Wednesday, 16 January 2019

No more excuses

There are no more excuses available for MPs who still fail to grasp the basic mechanics of Brexit. They've had long enough to weigh up the pros and cons of each position and to learn about the functions of European systems. Enough decent material, written both by experts and well informed scribblers like myself, has weaved through public debate, ironing up the creases as we've gone along. There is no reason for any more blatant cognitive dissonance. Yes, Chris Grayling and Esther McVey, I'm looking at you.

Both Grayling and McVey had horrid 2018s. The former proved to blight and curse everything he touched, while the latter managed to spin together so much ignorance and so many lies that it is now pretty much impossible to work out whether she is deceiving when running her mouth about the consequences of a no deal scenario. So again we resort to having to waste time rebutting and correcting incorrect claims about some of the tenets of the Brexit debate.

The first is Mr Grayling's claim yesterday evening, to top off what was a rather unsurprising Commons defeat for May, in which he told Sky News that keeping the customs union "effectively means staying in the single market and keeping free movement." The second was Esther McVey's (repeated) claim that the UK can sort out many of the No deal details out during the transition period after we have left the EU. Both comments are not worthy of ministers of the crown and this nonsense should no longer be tolerated by anybody sensible.

Firstly, the issue of the Customs Union. An interesting debate circulated the world of Twitter today concerning whether, if they had to choose, Tory MPs would elect to stay in either the Single Market or Customs Union. My feelings on this are pretty clear. The Single Market is by a comfortable distance the more beneficial and useful of the two systems, being that it is an agent of regulatory conformity and responsible for removing a much larger portion of the checks away from the UK's borders with the EU.

The Customs Union and Single Market are divisible frameworks. A country can have one and not the other, irrespective of whether that country is in the EU. It is correct to say that the Customs Union and Single Market are intertwined with one another in distinct and complex ways, particularly when it comes to the elimination of tariffs between members and, even more pertinently, with regard to protecting the integrity of the EU's internal market. But what is not true is Grayling's suggestion that one necessarily comes with the other.

Last year I wrote a helpful post comparing and contrasting the practical scope of both the Customs Union and Single Market. Anybody interested will find it here. I also reproduce the summary sheet produced by the EU's negotiating team below:

As explained previously, the checks in red are eliminated by keeping a customs union. Those in black are the exclusive competence of the single market, which creates not only a harmonised regulatory culture but also instils in the EU setup the assumption of regulatory conformity, something it achieves by organising checks on product standards behind the border through a complex market surveillance programme.

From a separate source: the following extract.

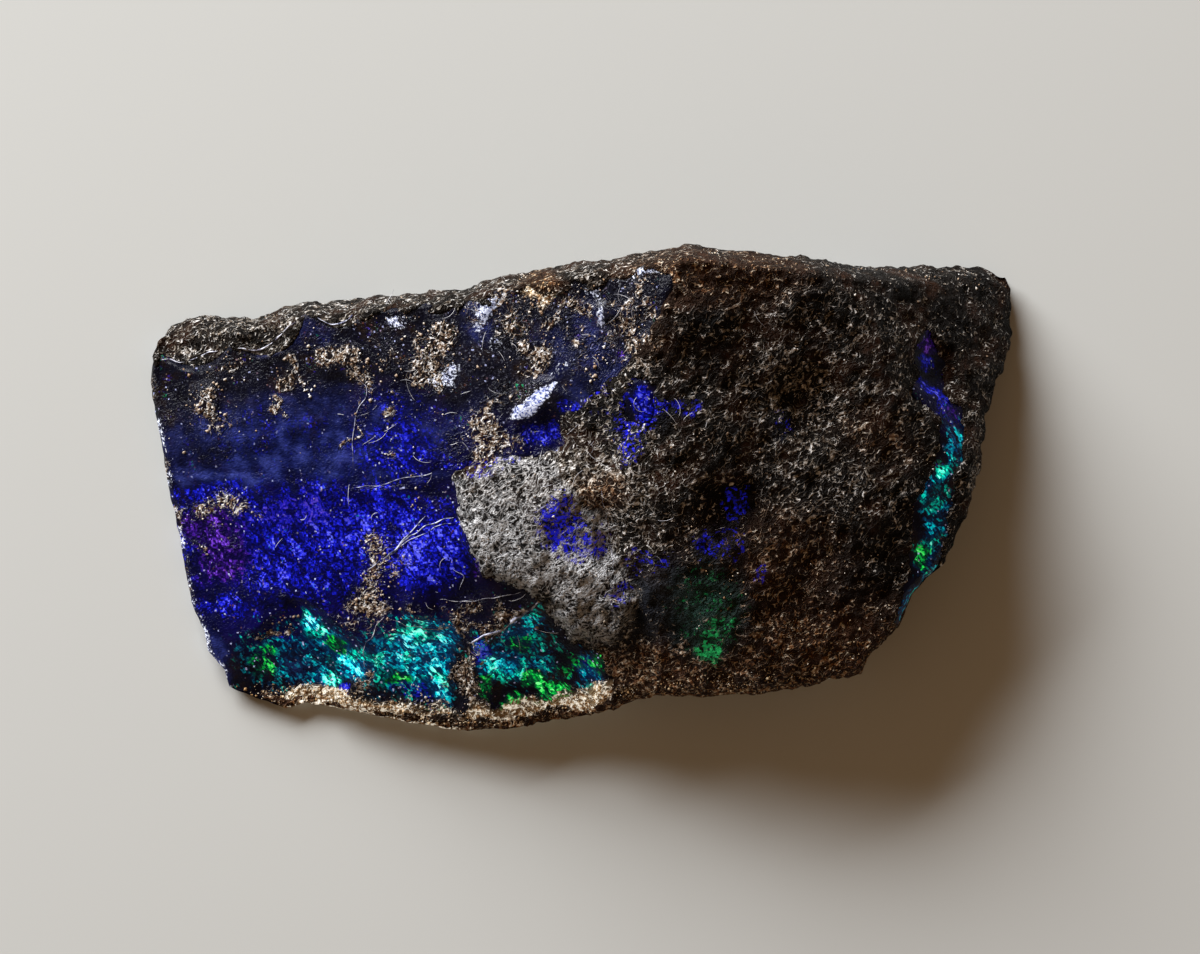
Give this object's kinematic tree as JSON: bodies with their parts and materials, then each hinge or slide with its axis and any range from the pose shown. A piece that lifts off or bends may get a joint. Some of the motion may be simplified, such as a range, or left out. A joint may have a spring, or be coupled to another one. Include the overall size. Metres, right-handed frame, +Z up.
{
  "type": "rough boulder opal",
  "caption": "Rough broken piece of dark ironstone with a polished-looking seam of blue and green opal on its sloping left face, resting on a flat underside.",
  "frame": {"origin": "centre of the bounding box at the resting face", "axes": "+X along the stone's length towards its blunt dark end, +Y towards the straight back edge, +Z up from the resting face"},
  "size_m": [0.045, 0.0252, 0.0116],
  "materials": {
    "ironstone": "rough, broken, dark brown with tan crust",
    "opal": "glassy, deep blue with cyan and green play of colour"
  },
  "bodies": {
    "root": {"boulder_opal": "ironstone"}
  },
  "joints": []
}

This point is absolutely central to understanding the effects of leaving the EEA on the EU's enforcement regime and on our borders and supply chains more widely. The Single Market plays host to an intricate web of regulatory agencies that are responsible for cross-communication in the event of potential criminal activity and maintaining information on the completion of checks and the manner in which checks out to be carried out. 

Through a Rapid Alert System (RAS), agencies communicate with each other in order to weed out any counterfeit goods or general customs risks. Customs is intelligence-led and the market surveillance programme is designed to facilitate information-sharing through complex databases and analysis. Member states are in constant contact with each other through this largely invisible system, ensuring that the free flow of goods can continue for exporters and importers, and that fraudsters can be caught and prosecuted if necessary.

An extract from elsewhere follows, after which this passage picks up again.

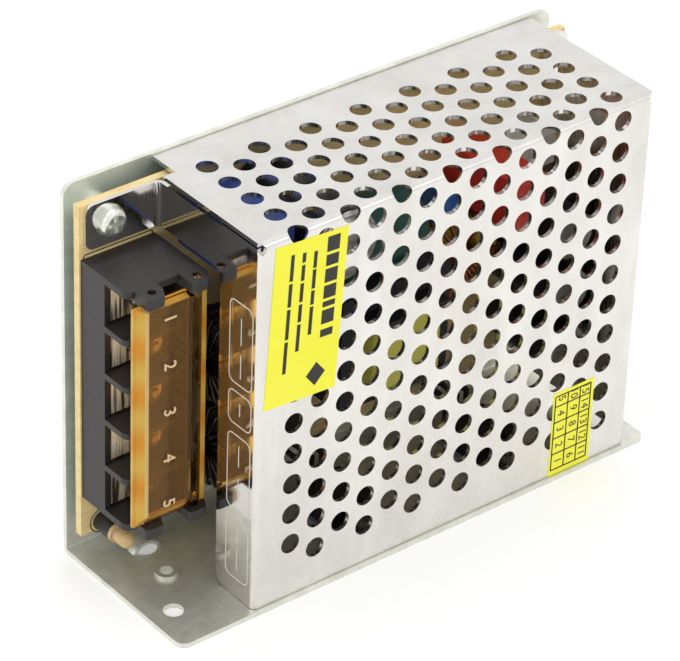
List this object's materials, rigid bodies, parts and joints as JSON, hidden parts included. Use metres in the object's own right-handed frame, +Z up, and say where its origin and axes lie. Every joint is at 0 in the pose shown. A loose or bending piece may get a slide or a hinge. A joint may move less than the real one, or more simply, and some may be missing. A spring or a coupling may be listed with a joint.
{
  "type": "power supply",
  "caption": "Switch-mode power supply in a perforated sheet cover, with a screw terminal block under a hinged clear lid and an L-shaped mounting chassis.",
  "frame": {"origin": "centre of the underside of the side flange it stands on", "axes": "+X along the length away from the terminals, +Y towards the mounting plate, +Z up"},
  "size_m": [0.11, 0.036, 0.078],
  "materials": {
    "chassis_sheet": "satin",
    "cover_sheet": "brushed",
    "yellow_label": "matt",
    "insulating_film": "matt",
    "board": "satin",
    "steel_screw": "plated",
    "black_plastic": "satin",
    "plated_brass": "plated",
    "clear_amber": "gloss",
    "lamp_lens": "gloss",
    "blue_plastic": "satin",
    "ferrite": "matt",
    "dark_winding": "gloss",
    "can_green": "sleeved",
    "can_black": "sleeved",
    "epoxy": "matt",
    "fuse_glass": "gloss",
    "nickel": "plated",
    "green_coating": "gloss",
    "blue_coating": "gloss",
    "bobbin_plastic": "matt",
    "yellow_tape": "gloss",
    "iron_powder": "painted",
    "copper_wire": "enamelled",
    "red_film": "gloss",
    "white_cement": "matt",
    "resistor_lacquer": "gloss",
    "silicone_pad": "matt",
    "trimmer_blue": "satin",
    "trimmer_white": "satin"
  },
  "bodies": {
    "body": {"chassis": "chassis_sheet", "cover": "cover_sheet", "caution_label": "yellow_label", "record_label": "yellow_label", "insulating_film": "insulating_film", "circuit_board": "board", "board_screws": "steel_screw", "terminal_block": "black_plastic", "terminal_trays": "plated_brass", "clamp_plates": "plated_brass", "lamp": "lamp_lens", "lamp_spacer": "black_plastic", "trimmer_body": "trimmer_blue", "line_capacitor": "blue_plastic", "upper_choke_core": "ferrite", "upper_choke_winding": "dark_winding", "lower_choke_core": "ferrite", "lower_choke_winding": "dark_winding", "input_capacitor": "can_black", "bulk_capacitor": "can_green", "bridge_rectifier": "epoxy", "fuse_glass": "fuse_glass", "fuse_caps": "nickel", "fuse_clips": "nickel", "thermistor": "green_coating", "safety_capacitor": "blue_coating", "controller_chip": "epoxy", "optocoupler": "epoxy", "transformer_core": "ferrite", "transformer_bobbin": "bobbin_plastic", "transformer_winding": "yellow_tape", "output_choke_core": "iron_powder", "output_choke_winding": "copper_wire", "output_capacitors": "can_black", "film_capacitor": "red_film", "load_resistor": "white_cement", "resistors": "resistor_lacquer", "insulating_pads": "silicone_pad", "power_switch": "epoxy", "output_rectifier": "epoxy", "package_screws": "steel_screw"},
    "terminal_screw_1": {"terminal_screw_1": "steel_screw"},
    "terminal_screw_2": {"terminal_screw_2": "steel_screw"},
    "terminal_screw_3": {"terminal_screw_3": "steel_screw"},
    "terminal_screw_4": {"terminal_screw_4": "steel_screw"},
    "terminal_screw_5": {"terminal_screw_5": "steel_screw"},
    "lid": {"terminal_lid": "clear_amber"},
    "trimmer": {"trimmer_rotor": "trimmer_white"}
  },
  "joints": [
    {"name": "lid_hinge", "type": "hinge", "parent": "body", "child": "lid", "pos_m": [-0.0414, -0.0029, 0.0404], "axis": [0, 0, 1], "range_deg": [0, 90]},
    {"name": "terminal_screw_1_turn", "type": "hinge", "parent": "body", "child": "terminal_screw_1", "pos_m": [-0.0468, 0.0052, 0.0598], "axis": [0, -1, 0], "continuous": true},
    {"name": "terminal_screw_2_turn", "type": "hinge", "parent": "body", "child": "terminal_screw_2", "pos_m": [-0.0468, 0.0052, 0.0501], "axis": [0, -1, 0], "continuous": true},
    {"name": "terminal_screw_3_turn", "type": "hinge", "parent": "body", "child": "terminal_screw_3", "pos_m": [-0.0468, 0.0052, 0.0404], "axis": [0, -1, 0], "continuous": true},
    {"name": "terminal_screw_4_turn", "type": "hinge", "parent": "body", "child": "terminal_screw_4", "pos_m": [-0.0468, 0.0052, 0.0307], "axis": [0, -1, 0], "continuous": true},
    {"name": "terminal_screw_5_turn", "type": "hinge", "parent": "body", "child": "terminal_screw_5", "pos_m": [-0.0468, 0.0052, 0.021], "axis": [0, -1, 0], "continuous": true},
    {"name": "trimmer_turn", "type": "hinge", "parent": "body", "child": "trimmer", "pos_m": [-0.0258, 0.0091, 0.0105], "axis": [-1, 0, 0], "range_deg": [-130, 130]}
  ]
}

The Customs Union works a lot more simply. Customs checks imposed upon British exporters in the event of an absence of a customs union will be pretty painful for some, but they are merely a drop in the ocean when we compare the impact with the impact of leaving the Single Market. Keeping a Customs Union only necessitates the removal of a rules of origin border check and tariffs between ourselves and the EU. In many ways, then, it would be dishonest to describe a Customs Union Brexit as a soft Brexit. Not much is eased or softened at all. We still have a whole sea of product standard checks to tackle. 

The point here is that the Customs Union and Single Market are responsible for dealing with different areas of trade policy. With customs we are examining whether the right tariff has been paid. With regulatory checks we are ascertaining whether a good meets the relevant quality specs. And as for the free movement aspect of Mr Grayling's claim, I don't suppose he is making a direct linkage between the two, but if he is he is not fit to sit in May's cabinet. Customs and immigration are nothing to do with one another. 

McVey's claim about the transition period is equally disturbing but I can see where it might be confusing to members of the public not familiar with the nature of sequencing. To recall: first, we leave on the terms set out by a withdrawal agreement (which must include a backstop), then after we have left and settle into temporary transitional terms outlined in the withdrawal agreement, we can start to mould together the characteristics of the future relationship and the political settlements. This is all there is to it. 

What McVey is suggesting is that the transition period (also called the implementation period) exists independently of the withdrawal agreement and sources the authority of its existence from somewhere else. My question therefore would be: where exactly? No other text, be it Article 50 or an EU Treaty, accounts for such a transition period. To reach the transition period you have to ratify the withdrawal agreement, because that is where the transition period comes from. This really is child's play. 

In some ways our politicians deserve to be in the crisis they are currently in. If they can't be bothered to digest the elements of our withdrawal that actually matter then perhaps they are not fit to serve public life.